Outra afinidade entre ambos artistas é justamente o alto nível que atingem em seus respectivos segundo discos. Isaac Hayes lança outros ótimos trabalhos na sequência: “The Isaac Hayes Movement” (1970), “… To Be Continued” (1970), “Shaft” (1971) e “Black Moses” (1971) dão continuidade à obra com muita potência e clássicos. A faixa-título da trilha sonora do filme “Shaft” e o efeito do pedal wah-wah do riff de guitarra é até hoje um monumento da história do funk. Já a base de “Ike’s Rap” – sampleada por Tricky, Portishead e Racionais MC’s – tornou-se também uma assinatura do norte-americano para as gerações seguintes da música negra. A maturidade de “Hot Buttered Soul” como uma obra completa, no entanto, nunca mais foi alcançada. Em um período em que o que abastecia a máquina do soul music eram os hits radiofônicos de dois ou três minutos, o compositor norte-americano rompe com as regras e grava um LP de apenas quatro faixas – uma delas, “By The Time I Get To Phoenix”, com espantosos 18 minutos e 42 segundos. Já a primeira do álbum, “Walk On By”, hit de elevador do Burt Bacharach, surge em um arranjo épico, de 12 minutos. Hayes toca órgão e canta escoltado por uma banda sensação do momento, The Bar-Kays (o baterista William Hall, o baixista James Alexander e o guitarrista Michael Toles). É na combinação do entrosamento dos bons músicos de funk com a sofisticação dos arranjos de cordas que os elementos se equilibram e realçam a profundidade da interpretação do vozeirão privilegiado.

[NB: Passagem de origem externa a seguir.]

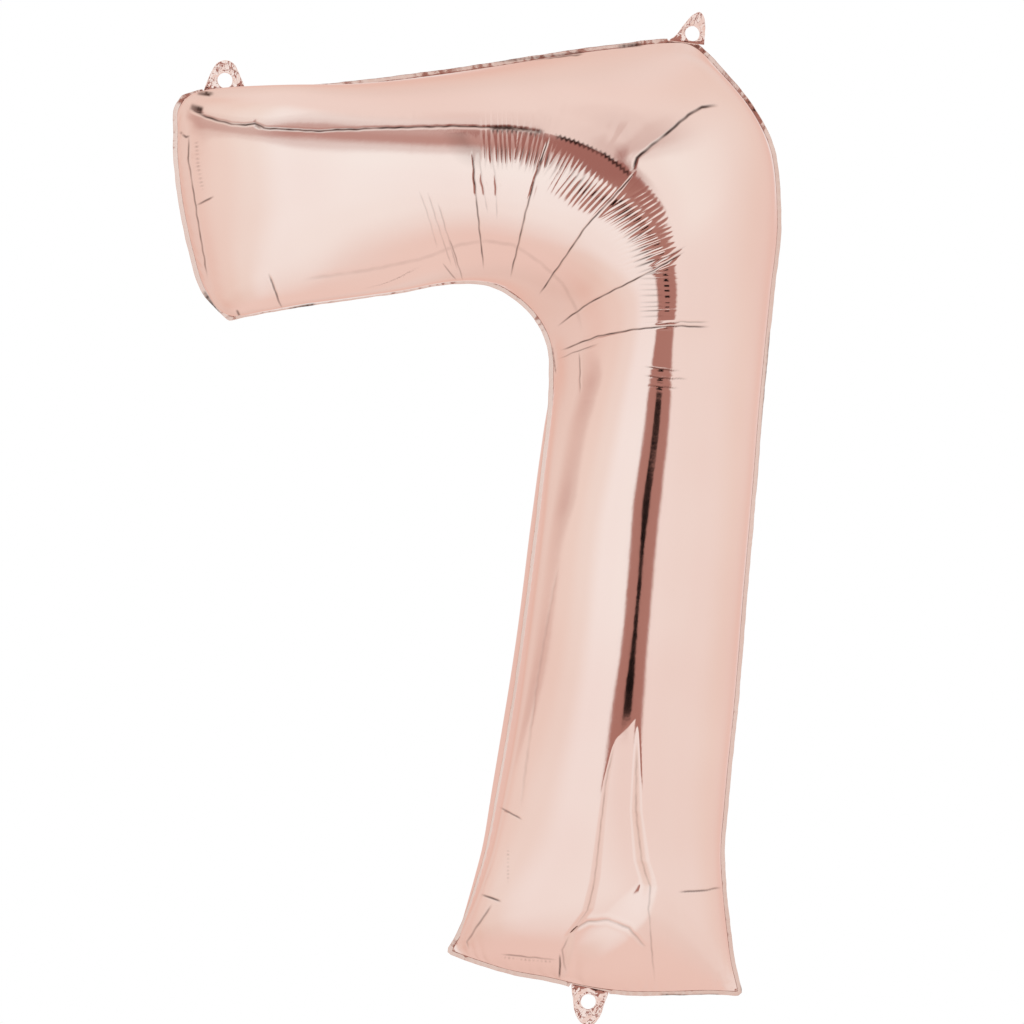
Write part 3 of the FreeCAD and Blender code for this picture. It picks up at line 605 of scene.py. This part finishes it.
# ------------------------------------------------------------------ welded margin
TABS = {
    "tab_left": dict(c=(-317.2, 790.9), angle=4.2, side=1, hole=(0.81, 8.07), seed=4,
        outline=[(-18.2, 0.7), (-16.4, 4.5), (-13.9, 9.6), (-9.8, 17.1), (-4.9, 23.3), (2.3, 25.3),
                 (9.1, 22.3), (12.5, 15.5), (15.5, 7.4), (17.5, 0.7)]),
    "tab_right": dict(c=(85.6, 838.2), angle=-6.0, side=1, hole=(5.75, 8.25), seed=9,
        outline=[(-14.0, 0.7), (-10.4, 3.4), (-7.0, 7.6), (-4.1, 12.6), (-1.1, 17.4), (2.3, 22.4),
                 (5.9, 25.9), (10.1, 27.8), (14.0, 24.6), (16.4, 15.4), (16.8, 6.8), (17.2, 0.7)]),
    "tail": dict(c=(1.6, 12.0), angle=-12.9, side=-1, hole=(1.12, 12.05), seed=15,
        outline=[(-17.0, 0.7), (-15.9, 4.4), (-12.8, 12.7), (-9.4, 21.7), (-4.6, 28.6), (0.7, 32.3),
                 (5.8, 32.5), (10.1, 30.2), (13.3, 24.5), (15.2, 12.4), (16.9, 0.7)]),
}


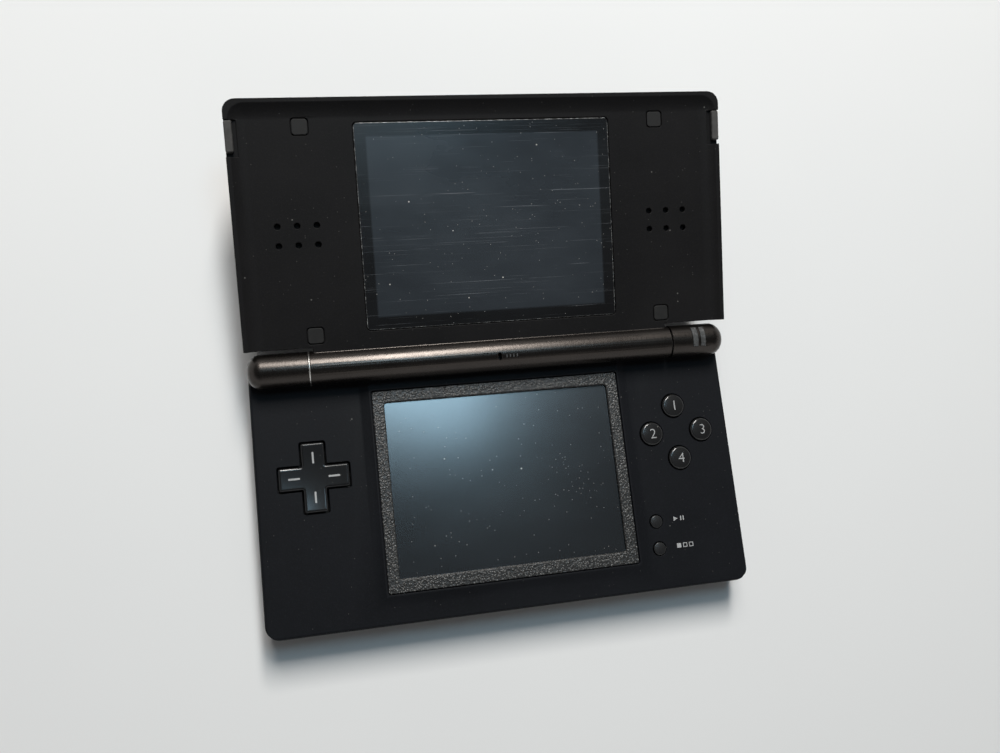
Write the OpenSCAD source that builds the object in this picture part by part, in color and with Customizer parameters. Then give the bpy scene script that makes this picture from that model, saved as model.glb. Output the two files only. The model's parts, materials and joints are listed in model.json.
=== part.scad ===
// Clamshell handheld game console: two hinged halves, each with a screen.
// Millimetres. +Z up, +X to the user's right, +Y away from the user.
// The origin lies on the plane that the feet stand on, straight below the
// middle of the lid hinge. The base lies flat and the lid stands open.

/* [Base] */
// Width of both halves
body_w = 133; // [129:0.5:145]
// From the hinge axis to the front edge of the base
base_front = 68.9; // [68:0.1:76]
// From the hinge axis to the rear face of the base
base_back = 4.9; // [4.7:0.1:6]
// Height of the control face above the table
face_z = 12.5; // [12.5:0.1:15]
// Radius of the base's corners seen from above
corner_r = 4.2; // [3:0.1:6]
// Wall thickness of the cases
wall = 1.2; // [1:0.05:1.5]
// Height of the line where the two base cases meet
parting_z = 7.4; // [7.2:0.05:7.6]
// Rounding of the base's underside edge
under_r = 2.6; // [1.5:0.1:2.9]
// Rounding of the base's upper edge
upper_r = 0.8; // [0.4:0.1:1.1]
// How far the feet stand out of the underside
foot_proud = 0.3; // [0.2:0.05:0.5]
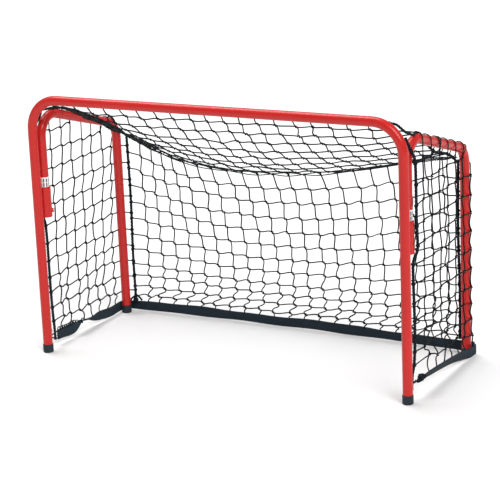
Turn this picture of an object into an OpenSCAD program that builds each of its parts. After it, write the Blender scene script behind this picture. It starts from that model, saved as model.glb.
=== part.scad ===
// Folding street hockey goal, 60 x 90 cm class.
// A bent tube front frame carries two sloping side frames, each hinged in a
// sleeve behind a front post, so that both sides fold flat behind the crossbar.
// A knotted net with border ropes hangs on it, with a webbing strap on the floor.
// Front faces -Y, +X is to the right seen from the front, +Z is up, units are mm.

/* [Frame] */
// Distance between the axes of the two front posts
post_spacing = 925; // [900:1:960]
// Height of the crossbar's axis above the floor
crossbar_z = 605; // [590:1:640]
// Outside diameter of every frame tube
tube_d = 22; // [20:0.5:23]
// Wall thickness of every frame tube
tube_wall = 1.5; // [1:0.1:2]
// Bend radius of the front frame's corners, at the tube's axis
corner_bend = 70; // [60:1:90]
// Distance from the front posts' axis back to the rear legs' axis
frame_depth = 337; // [300:1:360]
// How far each side frame stands inside its front post
side_inset = 4.5; // [2:0.5:6]
// Height of the side frames' top tube where its line meets the front leg
side_front_z = 574; // [560:1:580]
// Bend radius of the side frames' corners, at the tube's axis
side_bend = 48; // [42:6:54]

/* [Hinge] */
// Distance from the front posts' axis back to the hinge axis
hinge_back = 25; // [25:0.5:26]
// Height of the lower end of the hinge sleeves
sleeve_z = 324; // [300:1:340]
// Length of the hinge sleeves
sleeve_len = 70; // [60:1:80]
// Outside diameter of the hinge sleeves
sleeve_d = 27; // [26:0.5:28]
// Radial clearance between a side frame's leg and its sleeve
sleeve_gap = 0.05; // [0.02:0.01:0.1]
// Direction of the retaining screw, from the left hinge axis, seen from above
screw_angle = 40; // [30:1:60]

/* [Feet] */
// Height of the plastic foot caps
cap_h = 20; // [16:1:26]
// Outside diameter of the plastic foot caps
cap_d = 24.5; // [24:0.1:26]
// Thickness of the caps' floor below the tube
cap_floor = 3; // [2:0.5:4]

/* [Net and cords] */
// Thickness of the closed panels that stand for the net
net_t = 3; // [2:0.5:4]
// Diameter of the border ropes
rope_d = 6; // [5:0.5:6]
// Diameter of the thin tie cords
tie_d = 3; // [2:0.5:3]
// Diameter of the cord woven through the net's slack back edge
sag_cord_d = 4; // [3:0.5:5]
// Height of the webbing strap on the floor
strap_h = 25; // [20:1:30]
// Thickness of the webbing strap
strap_t = 2.5; // [1.5:0.5:3]
// Number of welded net hooks along the crossbar
hook_count = 9; // [5:2:11]

/* [Hidden] */

$fn = 48;
tube_r = tube_d / 2;
bore_r = tube_r - tube_wall;
rope_r = rope_d / 2;
tie_r = tie_d / 2;
hook_r = 1.6;

// The strap bows back behind the rear legs, and is the rearmost piece.
strap_corner_y = frame_depth + 21;
strap_bow = 14;
rear_y = strap_corner_y + strap_bow + strap_t;
// Y of the front posts, with the origin at the middle of the whole depth
front_y = (cap_d / 2 - rear_y) / 2;
post_x = post_spacing / 2;

// The side frames, in their own side view: distance back from the front posts, then height.
// The top tube falls 7 in 24 towards the rear, so its direction is [0.96, -0.28].
side_x = post_x - side_inset;
slope_run = 0.96;
slope_fall = 0.28;
front_leg_up = [-1, 0];
slope_up = [slope_fall, slope_run];
rear_leg_back = [1, 0];
side_rear_z = side_front_z - (frame_depth - hinge_back) * slope_fall / slope_run;
front_bend_y = hinge_back + side_bend;
front_bend_z = side_front_z - side_bend * (1 + slope_fall) / slope_run;
rear_bend_y = frame_depth - side_bend;
rear_bend_z = side_rear_z - side_bend * (1 - slope_fall) / slope_run;
leg_end_z = sleeve_z + 2;

// The retaining screw's tip rides in a slot that lets the leg turn a quarter.
screw_z = sleeve_z + 14;
screw_d = 5;
slot_h = screw_d + 1;
slot_margin = 16;
fold_angle = 90;
sleeve_r = sleeve_d / 2;
boss_len = 3;
boss_d = 10;

// Height of the axis of a side frame's top tube, at a distance y behind the posts
function top_tube_z(y) = side_front_z - (y - hinge_back) * slope_fall / slope_run;

// The net's back edge hangs in a slack curve: x, then height.
sag_line = [
    [-434, 454], [-365, 425], [-297, 402], [-225, 388], [-122, 382], [-33, 384],
    [56, 390], [143, 402], [219, 416], [300, 434], [370, 450], [434, 458]
];
sag_y = frame_depth + 21;
net_back_y = frame_depth + 17.5;
net_floor_z = strap_h + 4;

// The net's top panel: its front edge hangs from the crossbar, its sides lie at the side frames.
top_half_w = side_x - tube_r - rope_d - 9;
top_front_y = 23;
top_rear_y = frame_depth + 13;
top_front_z = crossbar_z - 6;
top_belly = 12;
top_cols = 20;
top_rows = 10;

// The rope along the crossbar sits in the welded hooks.
hook_z = crossbar_z - 7;
hook_reach = 9.5;
rope_bar_z = hook_z + hook_r + rope_r + 0.3;
rope_bar_y = tube_r + rope_r + 0.7;
post_hook_heights = [44, 153];

// Routes of the left side's ropes, from the posts' axis: x outwards from the
// hinge axis, y behind the posts, z. The right side's ropes mirror them.
front_rope_route = [
    [-3, 26, 570], [4, 27, 555], [13, 24, 541], [18, 27, 522], [18, 30, 480], [18, 30, 400], [19, 31, 336],
    [13, 30, 318], [9, 30, 304], [8, 30, 285], [8, 31, 250], [9, 32, 150], [7, 31, 85], [3, 28, 52], [2, 27, 22]
];
corner_tie_route = [
    [-58, 17, 600], [-40, 17, 600], [-21, 20, 598], [-11, 25, 589], [-3, 31, 580], [3, 41, 575]
];
corner_rope_route = [[-21, 350, 452], [-23, 350, 300], [-20, 350, 150], [-21, 350, 34]];
tie_loop_route = [
    [13.7, 56, 34], [12, 36, 33], [9, 20, 31], [0, 15.5, 30], [-9, 20, 29], [-9, 32, 28], [4, 40, 27],
    [13.7, 56, 26]
];

function unit(v) = v / norm(v);
function ease(t) = t * t * (3 - 2 * t);

// Points of a smooth curve through a hand-laid route
function spline_point(p0, p1, p2, p3, t) =
    0.5 * (2 * p1 + (p2 - p0) * t + (2 * p0 - 5 * p1 + 4 * p2 - p3) * t * t
    + (3 * p1 - p0 - 3 * p2 + p3) * t * t * t);
function smooth_route(route, steps) = [
    for (i = [0 : len(route) - 2], s = [0 : steps - 1])
        spline_point(
            route[max(i - 1, 0)], route[i], route[i + 1], route[min(i + 2, len(route) - 1)], s / steps
        ),
    route[len(route) - 1]
];

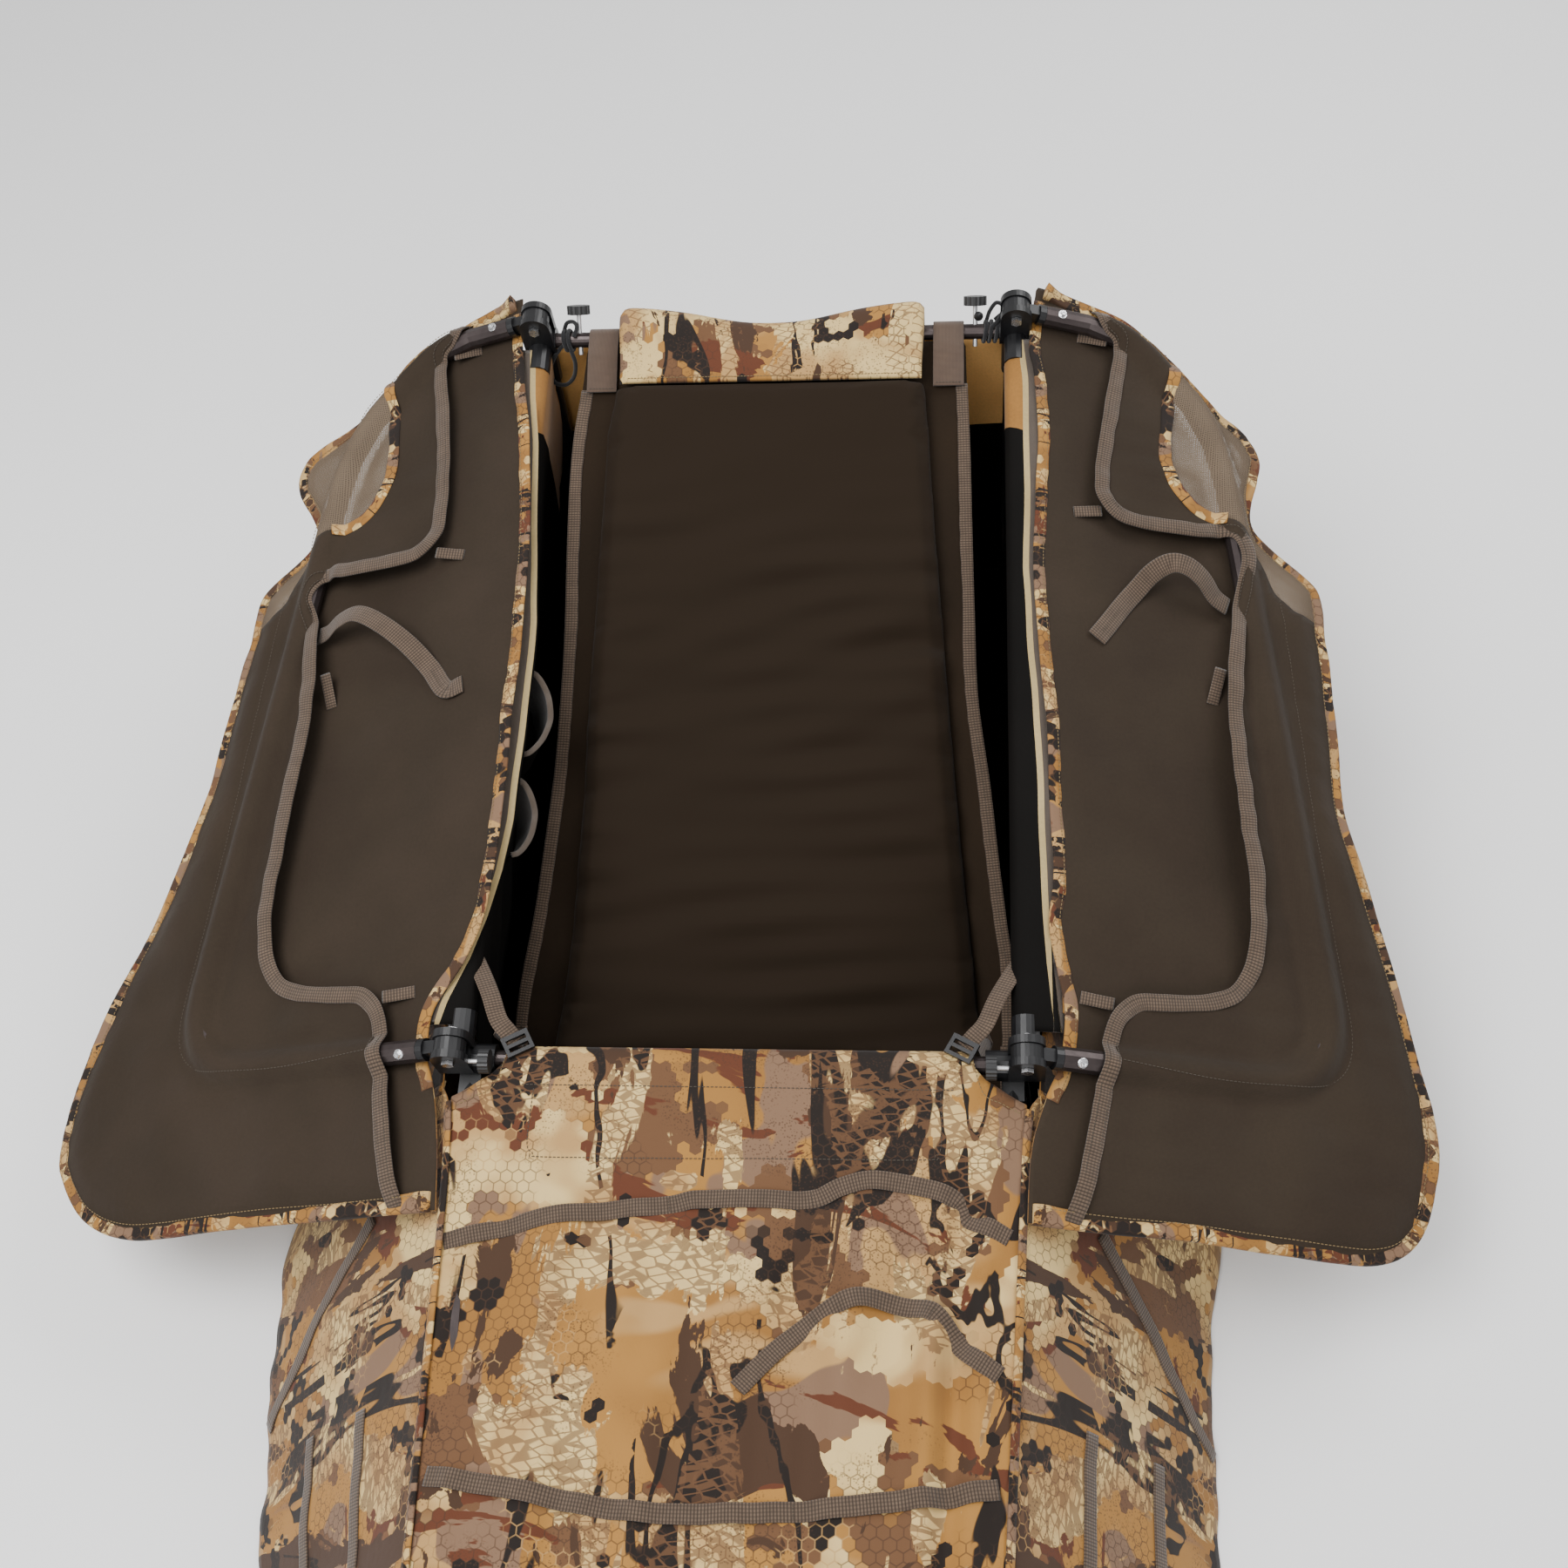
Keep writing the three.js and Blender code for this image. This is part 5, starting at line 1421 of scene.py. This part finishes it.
STRAP_ROUTE = spline([(-289, -189), (-221, -171), (-140, -157), (-63, -148), (-32, -141), (29, -141),
                      (82, -140), (114, -126), (150, -119), (202, -127), (230, -138), (242, -154),
                      (281, -173)], 160)


def run_at(y):
    """The run along the cover's upper face at a y."""
    return float(COVER_RUN[np.argmin(np.abs(COVER_LINE[:, 0] - y) + 100 * (COVER_LINE[:, 1] < 300))])


HEM_SEAM = run_at(-24)


def on_cover(x, run, height):
    """A point on the foot cover: x across, a run down it from under the hem, and a height off it, in mm."""
    x, run, height = np.broadcast_arrays(np.asarray(x, float), run, height)
    y = np.interp(run, COVER_RUN, COVER_LINE[:, 0]) + height * np.interp(run, COVER_RUN, COVER_NORMAL[:, 0])
    z = np.interp(run, COVER_RUN, COVER_LINE[:, 1]) + height * np.interp(run, COVER_RUN, COVER_NORMAL[:, 1])
    half, _ = cover_edge(y)
    droop = smoothstep(np.abs(x) / half, 0.88, 1.0) * np.interp(y, [-893, -170, -36], [5, 4, 5])
    return world(x, y, z - droop)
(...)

Luiz Melodia atinge um lugar parecido em “Maravilhas Contemporâneas” (1976). Assim como “Hot Buttered Soul”, o segundo LP do brasileiro antecipa algo que estaria para estourar na MPB nos anos seguintes. Depois da estreia pé na porta, Melodia se esparrama pela sala bem à vontade na companhia de músicos da Banda Black Rio – que lançaria seu primeiro disco, “Maria Fumaça”, em 1977, e se tornaria o epicentro do movimento homônimo que fez a cabeça da juventude negra e carioca no final dos anos 70. “Maravilhas Contemporâneas” contava com três integrantes-chave da Black Rio: o baterista Luiz Carlos Santos, o baixista Jamil Joanes e o saxofonista e líder Oberdan Magalhães. A presença do trio – em meio a outras feras como o guitarrista Perinho Santana e o percussionista Chico Batera – fez o tempero do soul / funk ganhar destaque na receita de Melodia em faixas como “Congênito” (do verso-mantra “Se a gente falasse menos, talvez compreendesse mais”), “Baby Rose” e “Questão de Posse”. Assim como Isaac Hayes influenciou Marvin Gaye e Stevie Wonder em seus movimentos posteriores ao lançamento de “Hot Buttered Soul”, Luiz Melodia acabou também por interferir nas carreiras dos veteranos baianos Gilberto Gil e Caetano Veloso: o primeiro reverberou a influência do movimento Black Rio na obra-prima “Refavela” (de 1977) e o segundo saiu em excursão com a banda homônima no espetáculo “Bicho Baile Show” (em 1978). O brasileiro, assim como o norte-americano, enfileira outros bons LPs a partir do segundo da carreira: “Mico de Circo” (de 1978) traz um dos seus hinos eternos, “Fadas”; “Nós” (1980) começa em clima caribenho na ótima “Ilha de Cuba”; e “Felino”, de 1983, mostra sua versão para o reggae jamaicano em “Só”. O LP de 1976, no entanto, ainda é considerado o ápice criativo do gênio.
Pra terminar, há uma feliz coincidência nas capas das duas obras-primas. Ambas trazem o intérprete em close: Melodia olha para a esquerda e sorri; Isaac Hayes abaixa a cabeça, em um movimento que destaca sua lustrosa careca, o aro dos seus óculos e as correntes que adornam seu peito. São imagens que, de certa forma, traduzem também a essência de cada um: o brasileiro expansivo, antropofágico, aberto a vários gêneros, tão festivo quanto introspectivo; o norte-americano reflexivo, à procura de uma melancolia que embeleza o soul. Salve!
*As playlists que acompanham este texto não representam uma coletânea das carreiras dos dois artistas, mas um recorte dos períodos abordados no artigo e considerados os mais inspirados da obra de ambos pela Radiola Urbana: 1969 – 1971 (Isaac Hayes) e 1973 – 1978 (Luiz Melodia). A ordem das músicas é cronológica.